I’m fully aware that I’m throwing a book with a heavy subject matter at you guys even thou I’ve said I wanted to keep this blog chill. That’s the way literature is. You take the light stuff with the heavy. The Boy From the Basement by Susan Shaw is one of the heavy ones.
The world Charlie knows is the basement of his house. He’s there because he’s been bad and Father put him there until he’s ready. One night Charlie goes outside to pee and locks himself out of the house. After fainting, he finds himself in a hospital and in a new house with a stranger. Charlie is certain this should not be happening or else father will get mad. Not to mention the spider is always watching him.
This is a book told from the POV of the kid. That’s actually a great idea since what better way to see the damage done from abuse than by the abused.
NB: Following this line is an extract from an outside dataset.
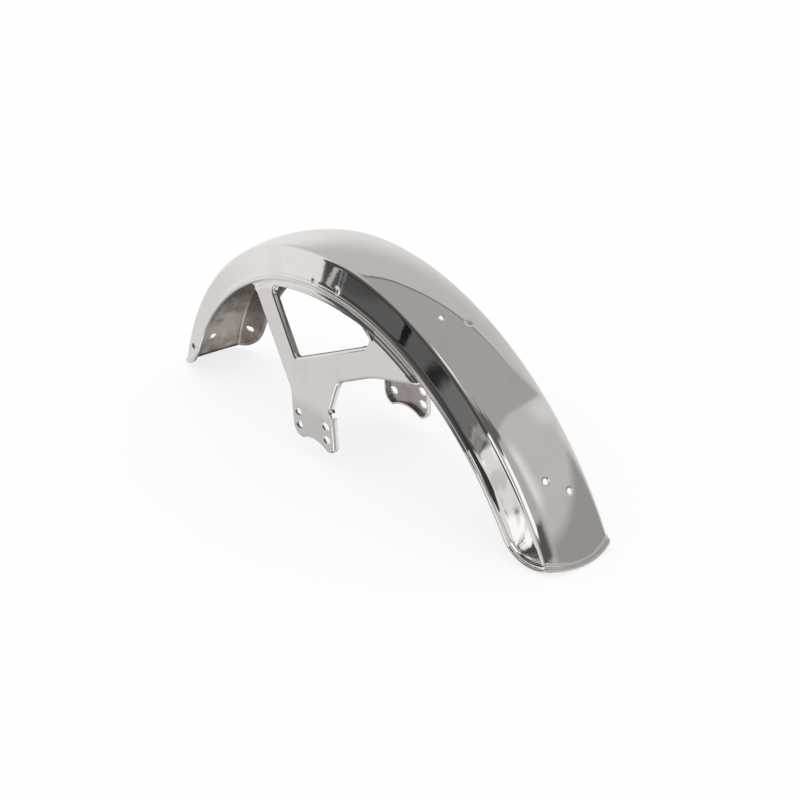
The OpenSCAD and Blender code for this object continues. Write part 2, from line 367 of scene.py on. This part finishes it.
def plated(name, clean, cloudy, rough, ripple, rings=(), shade_grooves=False, clear=0.5):
    """Bright plate: clean metal with clouded patches, wiping marks, pinholes and the sheet's slow ripple.
    Each ring is a place where a punched hole drew the sheet in, as its middle, two radii and a depth;
    clear is the share of the surface that is left free of clouds."""
    rust, groove_shade_colour = (0.25, 0.2, 0.16, 1), (0.07, 0.06, 0.055, 1)
    pin_depth, grain_height, wave_height = 0.00002, 0.000005, 0.0003
    made = bpy.data.materials.new(name)
    w = bare_wires(made)
    place = w.node("ShaderNodeTexCoord", {}, out=3)
    patches = w.noise(place, 22.0, 5.0, 0.6).rise(clear, clear + 0.28)
    long_way = w.node("ShaderNodeMapping", {"Vector": place, "Scale": (30.0, 900.0, 30.0)})
    wiped = w.noise(long_way, 1.0, 3.0).rise(0.52, 0.8)
    pins = w.node("ShaderNodeTexVoronoi", {"Vector": place, "Scale": 260.0, "Randomness": 1.0})
    pitted = pins.rise(0.09, 0.03) * w.noise(place, 60.0, 1.0).rise(0.66, 0.72)
    colour = w.tint(patches * 0.8, clean, cloudy)
    colour = w.tint(pitted * 0.5, colour, rust)
    # painted shade: the groove attribute darkens the colour towards near black in the groove beside the
    # bead and in the rear hem
    if shade_grooves:
        groove = w.node("ShaderNodeAttribute", {}, out=2, attribute_name="groove")
        colour = w.tint(groove.rise(0.05, 0.95) * 0.82, colour, groove_shade_colour)
    dull = rough * (1 + patches + wiped) + pitted * 0.25
    slow, grain = w.noise(place, 14.0, 2.0, 0.4), w.noise(place, 420.0, 2.0)
    height = slow * ripple + grain * grain_height - pitted * pin_depth
    if rings:
        # the press left the near front corner slightly wavy
        ahead, across = (w.node("ShaderNodeSeparateXYZ", {0: place}, out=k) for k in (0, 1))
        near_corner = ahead.rise(0.17, 0.235) * across.rise(-0.03, -0.036)
        height = height + w.noise(place, 40.0, 1.0) * near_corner * wave_height
    for middle, inner_r, outer_r, depth in rings:
        far = w.node("ShaderNodeVectorMath", {0: place, 1: middle}, out=1, operation="DISTANCE")
        height = height - far.rise(outer_r, inner_r) * depth
    bump = w.node("ShaderNodeBump", {"Height": height, "Strength": 1.0, "Distance": 1.0})
    metal = w.node("ShaderNodeBsdfPrincipled",
                   {"Metallic": 1.0, "Base Color": colour, "Roughness": dull, "Normal": bump})
    w.node("ShaderNodeOutputMaterial", {"Surface": metal})
    return made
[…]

This can, however, go wrong in so many different ways. Shaw actually treats this topic with the respect and delicacy it deserves. We get an abused kid who does show signs of being abused both physically (bad shoulder) and mentally (the spider.)
Let’s talk about the spider for a second. I’m no psychologist, but I think the spider represents Charlie’s dad. You see, every time Charlie sees the spider he feels afraid. Not to mention it makes an “ihmmm” sound. The idea that his dad is constantly watching him is part of the abuse. Charlie’s dad has ingrained into his head that every movement he makes is wrong and the only right things to do are what does not make dad mad.
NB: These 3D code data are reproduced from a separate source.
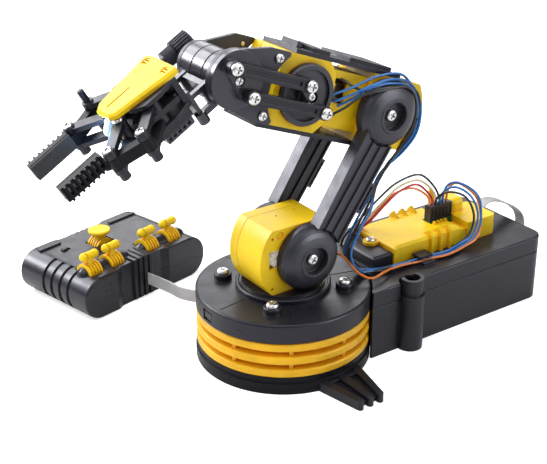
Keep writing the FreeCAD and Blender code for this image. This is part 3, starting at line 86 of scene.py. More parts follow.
# ---------------------------------------------------------------- material helpers
NOISE_LOW, NOISE_HIGH = 0.3, 0.7        # the range most of a noise's values lie in
NODE_SAMPLES = 6                        # rays of each rounded-edge and recess node
EDGE_FULL, EDGE_NONE = 0.75, 0.995      # cosine between true and rounded normals, on edges and on flats
HOLLOW_DEEP, HOLLOW_OPEN = 0.35, 0.9    # openness of a place deep in a recess, and of an open face
MOULD_EDGE = 0.45 * MM                  # rounding of a moulding's edges
# the last size is that of the patches of painted edge highlight
MOTTLE_SIZE, SMUDGE_SIZE, HIGHLIGHT_PATCH_SIZE = 18 * MM, 9 * MM, 3 * MM
FINE_PIT, COARSE_PIT = 0.35 * MM, 1.1 * MM


class Tree:
    """A material's node tree, with short calls for the nodes used here."""

    def __init__(self, name):
        self.material = bpy.data.materials.new(name)
        self.material.use_nodes = True
        self.nodes = self.material.node_tree.nodes
        self.links = self.material.node_tree.links
        self.shader = self.nodes["Principled BSDF"]
        self.place = self.nodes.new("ShaderNodeTexCoord").outputs["Object"]

    def feed(self, socket, value):
        """Put a number, a colour or another node's output into an input."""
        if isinstance(value, bpy.types.NodeSocket):
            self.links.new(value, socket)
        elif socket.type == "RGBA":
            socket.default_value = (*value, 1.0)
        else:
            socket.default_value = value

    def surface(self, settings):
        """Put values into the shader's inputs, by name."""
        for name, value in settings.items():
            self.feed(self.shader.inputs[name], value)

    def noise(self, size, detail=2.0, rough=0.5):
        """Noise whose features are about `size` metres across."""
        node = self.nodes.new("ShaderNodeTexNoise")
        self.feed(node.inputs["Vector"], self.place)
        self.feed(node.inputs["Scale"], 1 / size)
        self.feed(node.inputs["Detail"], detail)
        self.feed(node.inputs["Roughness"], rough)
        return node.outputs["Fac"]

    def cells(self, size):
        """Distance to the nearest of scattered points about `size` metres apart."""
        node = self.nodes.new("ShaderNodeTexVoronoi")
        self.feed(node.inputs["Vector"], self.place)
        self.feed(node.inputs["Scale"], 1 / size)
        return node.outputs["Distance"]

    def spread(self, value, low=NOISE_LOW, high=NOISE_HIGH, out_low=0.0, out_high=1.0):
        """Map a value from one range to another, clamped."""
        node = self.nodes.new("ShaderNodeMapRange")
        self.feed(node.inputs["Value"], value)
        self.feed(node.inputs["From Min"], low)
        self.feed(node.inputs["From Max"], high)
        self.feed(node.inputs["To Min"], out_low)
        self.feed(node.inputs["To Max"], out_high)
        return node.outputs["Result"]

    def math(self, operation, first, second):
        """One sum on two values."""
        node = self.nodes.new("ShaderNodeMath")
        node.operation = operation
        self.feed(node.inputs[0], first)
        self.feed(node.inputs[1], second)
        return node.outputs[0]

    def mix(self, share, first, second):
        """Blend two colours."""
        node = self.nodes.new("ShaderNodeMix")
        node.data_type = "RGBA"
        self.feed(node.inputs["Factor"], share)
        self.feed(node.inputs[6], first)
        self.feed(node.inputs[7], second)
        return node.outputs[2]

    def bump(self, height, distance, strength=1.0, normal=None):
        """Normal tilted by a height, on top of another normal if one is given."""
        node = self.nodes.new("ShaderNodeBump")
        self.feed(node.inputs["Height"], height)
        self.feed(node.inputs["Distance"], distance)
        self.feed(node.inputs["Strength"], strength)
        if normal is not None:
            self.feed(node.inputs["Normal"], normal)
        return node.outputs["Normal"]

    def soft_edges(self, radius):
        """Normal with every edge rounded by the radius."""
        node = self.nodes.new("ShaderNodeBevel")
        node.samples = NODE_SAMPLES
        self.feed(node.inputs["Radius"], radius)
        return node.outputs["Normal"]

    def edge_mask(self, rounded):
        """1 on edges, 0 on flats, found where the rounded normal leaves the true one."""
        true_normal = self.nodes.new("ShaderNodeNewGeometry").outputs["Normal"]
        dot = self.nodes.new("ShaderNodeVectorMath")
        dot.operation = "DOT_PRODUCT"
        self.feed(dot.inputs[0], rounded)
        self.feed(dot.inputs[1], true_normal)
        return self.spread(dot.outputs["Value"], EDGE_NONE, EDGE_FULL)

    def hollow(self, distance):
        """0 deep in a recess, 1 on open faces: where painted shade goes."""
        node = self.nodes.new("ShaderNodeAmbientOcclusion")
        node.samples = NODE_SAMPLES
        self.feed(node.inputs["Distance"], distance)
        return self.spread(node.outputs["AO"], HOLLOW_DEEP, HOLLOW_OPEN)


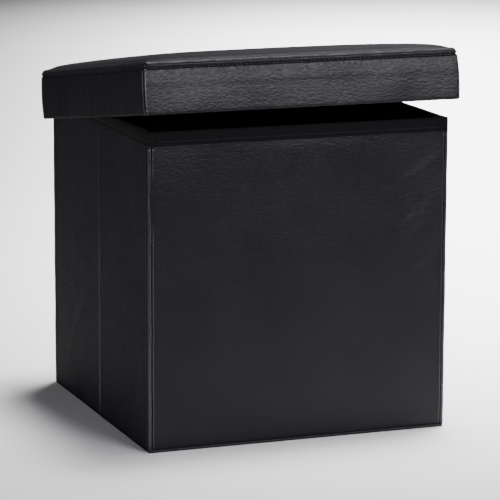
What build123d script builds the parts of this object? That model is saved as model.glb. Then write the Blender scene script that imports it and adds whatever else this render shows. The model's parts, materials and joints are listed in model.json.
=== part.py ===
"""Folding storage ottoman: a cube of board panels in sewn covers, with a padded lid.

Frame: millimetres, +Z up, origin on the floor under the middle of the box.
The front faces -Y, and left and right are those of someone facing the front.
The left and right walls are two half panels each, with an upright crease between
them, so that the front wall folds flat against the rear wall.
The lid stands ajar, tipped up at the front about the lower edge of its rear skirt.
"""

from build123d import *

import math
import os

# Box, measured over the covers
WIDTH = 370.0
DEPTH = 370.0
RIM_HEIGHT = 373.0

# Sheet thicknesses of a wall, from the outside in
COVER = 1.0  # imitation leather
BOARD = 3.0
LINING = 0.8  # black non-woven
WALL = COVER + BOARD + LINING

# Binding round the rim, over the wall
TAPE = 0.5
TAPE_LEG = 16.0  # how far it comes down each face
WALL_TOP = RIM_HEIGHT - TAPE

# Base
BOTTOM_SHEET = 0.6
BASE_BOARD = 2.2
BASE_TOP = BOTTOM_SHEET + BASE_BOARD
HEM_WIDTH = 6.0
BASE_FIT = 0.3  # between the hem and the loose base board
SWEEP_GAP = 0.4  # between the base and the walls that fold over it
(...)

Of course, the book isn’t perfect. You see, we never really find out what Charlie did except he played outdoors in the rain and got the house dirty. Maybe? Also, the big scene near the end (won’t spoil it) seems a bit too unrealistic.
The Boy From the Basement is a rather good book about an abused kid. There are some problems that keep this book from being great, but it is worth looking at for the curious.